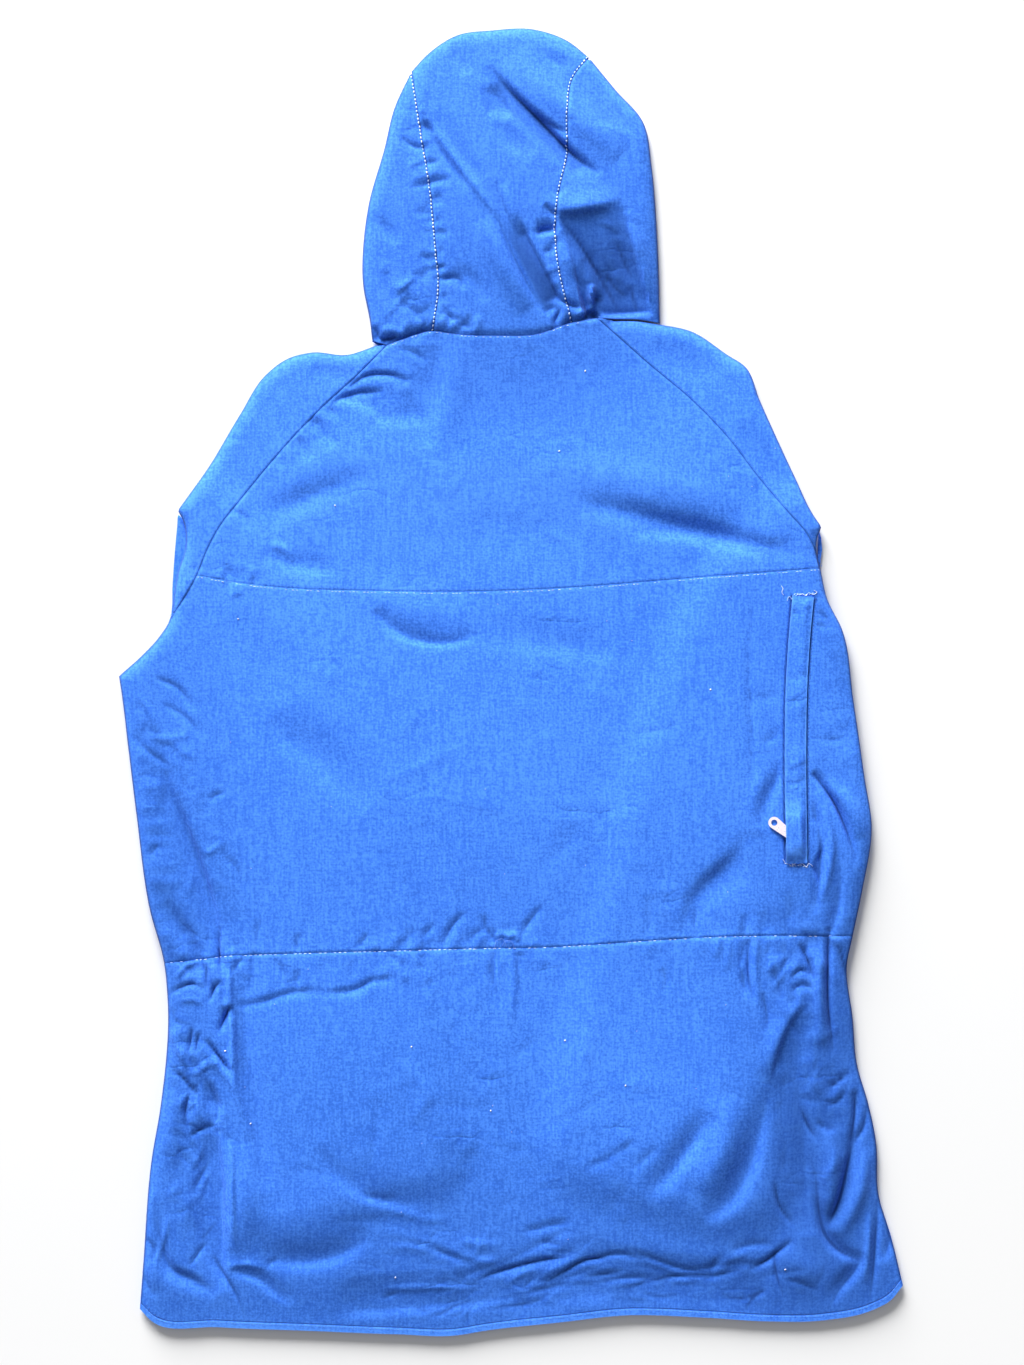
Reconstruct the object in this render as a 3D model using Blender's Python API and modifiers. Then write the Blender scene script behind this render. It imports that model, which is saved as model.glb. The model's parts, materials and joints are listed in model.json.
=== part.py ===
"""A hooded parka that lies face down on a flat surface, with its sleeves folded under it.

The cloth is a set of sewn panels. Each panel is a patch between four seam or edge lines, drawn
in plan, and two height fields lift the patches: one for the upper layer, which is the back of the
coat, and one for the under layer, which lies on the surface. Both fields meet in a round turn at
the silhouette. X is to the right, Y is towards the hood, Z is up, and the origin is on the surface
below the middle of the coat. All sizes below are in millimetres.
"""

import math
from collections import namedtuple

import bmesh
import bpy
import numpy as np
from mathutils import Matrix, Vector

MM = 0.001

# ---------------------------------------------------------------- cloth and layers
CLOTH = 1.5  # wall of a cloth panel
SEAM_GAP = 0.3  # between two panels at a seam
NECK_GAP = 0.5  # from the neck seam to the hood's base
LAYER_GAP = 0.3  # between two layers that lie on each other
TURN_HALF_HEIGHT = 3.2  # from the under layer up to the middle of the side turn
UPPER_TURN = 12.0  # how far in from the silhouette the upper layer reaches its full height
UNDER_TURN = 6.0  # how far in from the silhouette the under layer reaches the surface
BODY_EASE = 5.0  # air between the back and the fronts
HOOD_LOFT = 13.0  # more air in the middle of the hood
HEM_EASE = 1.2  # air at the hem, where the two layers come together
HEM_REACH = 55.0  # how far up from the hem the layers come together
SLEEVE_GAP = 0.5  # between the two walls of a folded sleeve
SLEEVE_LIFT = 2 * CLOTH + SLEEVE_GAP + LAYER_GAP  # what lies on a folded sleeve is this much higher
LIFT_KEEP = 24.0  # the lift stays whole this far outside a folded sleeve
LIFT_FADE = 40.0  # and fades over this distance
SOFT_FLOOR = 1.4  # how softly a deep trough comes to rest on the layer below
LINE_STEP = 2.0  # distance between the points of a drawn line
OUTLINE_POINTS = 120  # of a folded sleeve's outline

# ---------------------------------------------------------------- lines in plan (x, y)
# A point that is given twice in a row is a corner.
LEFT_EDGE = [  # neck, shoulder, sleeve fold, underarm, side, hem corner
    (-115, 286), (-140, 278), (-170, 280), (-190, 275), (-209, 261), (-231, 227),
    (-261, 177), (-283, 146), (-283, 146), (-278, 136), (-277, 113), (-283, 94), (-286, 77),
    (-289, 55), (-300, 37), (-313, 23), (-333, 5), (-333, 5), (-331, -8), (-325, -57),
    (-318, -114), (-307, -193), (-295, -238), (-292, -270), (-298, -359), (-306, -407),
    (-313, -495), (-316, -533),
]
RIGHT_EDGE = [
    (86, 307), (106, 307), (124, 304), (152, 298), (183, 278), (198, 268), (210, 240), (240, 174),
    (254, 144), (262, 132), (262, 132), (258, 121), (258, 109), (261, 97), (267, 71), (280, 44),
    (289, -13), (299, -82), (305, -122), (297, -177), (289, -215), (284, -240), (289, -285),
    (293, -326), (302, -357), (309, -391), (311, -435), (322, -472), (332, -513),
]
HEM = [
    (-316, -533), (-306, -543), (-249, -548), (-174, -551), (-98, -554), (-48, -555), (-23, -551),
    (40, -544), (96, -538), (166, -540), (216, -543), (266, -542), (305, -534), (322, -525),
    (332, -513),
]
WAIST_SEAM = [
    (-295, -238), (-265, -235), (-244, -232), (-199, -230), (-98, -227), (-8, -225), (40, -224),
    (96, -220), (191, -215), (289, -215),
]
YOKE_SEAM = [
    (-267, 91), (-234, 85), (-201, 81), (-127, 78), (-45, 77), (40, 80), (108, 85), (168, 90),
    (210, 93), (261, 97),
]
NECK_SEAM = [
    (-106, 286), (-96, 290), (-67, 298), (-44, 295), (-10, 294), (20, 295), (47, 304), (72, 309),
]
LEFT_RAGLAN = [
    (-106, 286), (-131, 261), (-153, 241), (-179, 215), (-204, 187), (-231, 154), (-249, 130),
    (-258, 113), (-267, 91), (-277, 73), (-289, 55),
]
RIGHT_RAGLAN = [
    (72, 309), (88, 295), (115, 271), (154, 238), (181, 210), (209, 174), (236, 142), (250, 126),
    (257, 112), (261, 97),
]
LEFT_FRONT_RAGLAN = [(-92, 268), (-130, 240), (-180, 190), (-225, 140), (-262, 92), (-289, 55)]
RIGHT_FRONT_RAGLAN = [(66, 290), (110, 262), (160, 215), (210, 160), (245, 125), (261, 97)]
FRONT_NECK = [(-92, 268), (-50, 259), (-15, 256), (15, 256), (45, 268), (66, 290)]
HOOD_LEFT_EDGE = [  # base to tip
    (-118, 290), (-120, 307), (-126, 339), (-125, 380), (-121, 407), (-108, 453), (-99, 489),
    (-85, 519),
]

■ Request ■
Print exactly, and only, the lines beginning at the top of the listing and ending at the line with "folded under it.".

■ Result ■
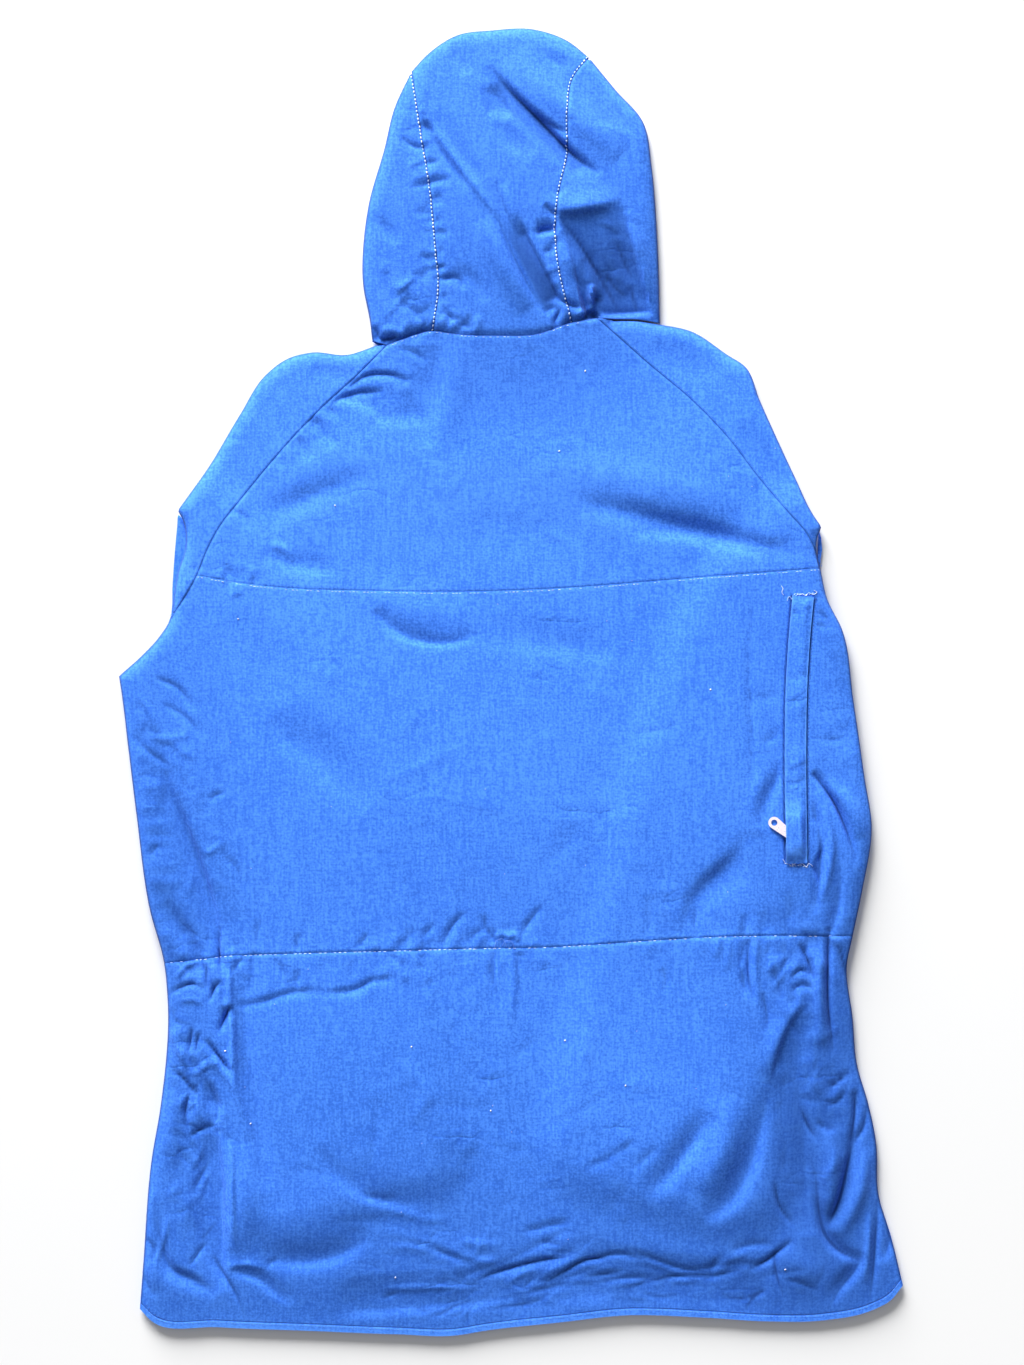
Reconstruct the object in this render as a 3D model using Blender's Python API and modifiers. Then write the Blender scene script behind this render. It imports that model, which is saved as model.glb. The model's parts, materials and joints are listed in model.json.
=== part.py ===
"""A hooded parka that lies face down on a flat surface, with its sleeves folded under it.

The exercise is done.